The present invention relates to photonic switches and is particularly concerned with metropolitan area networks.
A Dense Wavelength Division Multiplexed photonic network requires precisely controlled (in optical carrier frequency) modulated optical carriers from the customer premises for a DWDM core photonic network to be viable. In prior art solutions, all optical carriers are locally generated at the access point. If fixed optical carrier frequency lasers are used, network engineering of distribution of laser wavelengths must be mapped out on a network wide basis. Alternatively, individual tunable lasers can be used at all access points, providing greater flexibility in network engineering at a significant increase in hardware costs, and a need to introduce remote optical frequency provisioning.

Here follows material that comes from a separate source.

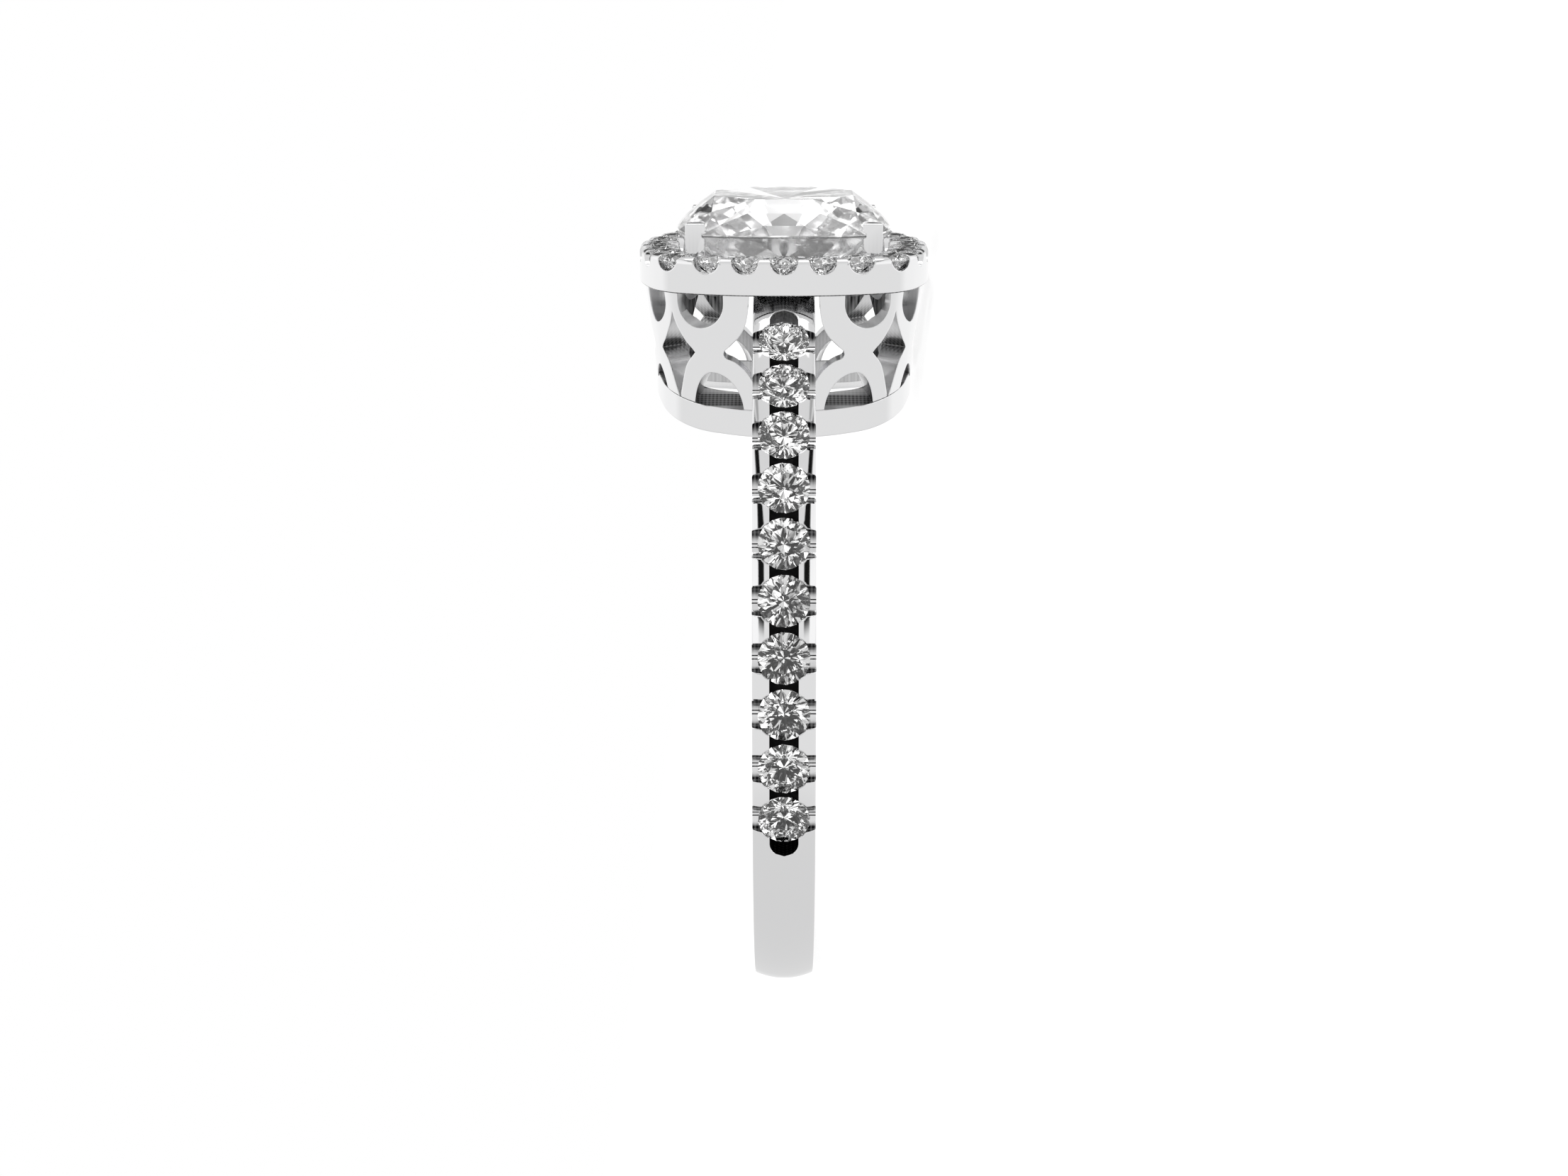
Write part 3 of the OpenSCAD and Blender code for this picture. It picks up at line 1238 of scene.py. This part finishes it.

According to an aspect of the present invention a photonic switch couples network access equipment with the DWDM core network for transmission across that network.
Accordingly, the photonic switch acts as an intermediary between the WDM density of the access portion of the metropolitan photonic network and the DWDM density of the core photonic network. The metro photonic switch introduces optical carriers that are all generated in the photonic layer adjacent to it and allocates them out to the photonic access nodes for modulation. This has the advantage of providing the optical carriers to be modulated from a centralized highly stable and precise source, thereby meeting the requirements for DWDM carrier precision, whilst generating these carriers in relatively close proximity to the modulators. Coarse WDM components can be used in the access portion of the network without adversely affecting the ability of the signal to transit the DWDM portion of the core network, since the optical carrier frequency is fixed at the centralized source and is unaffected by these components.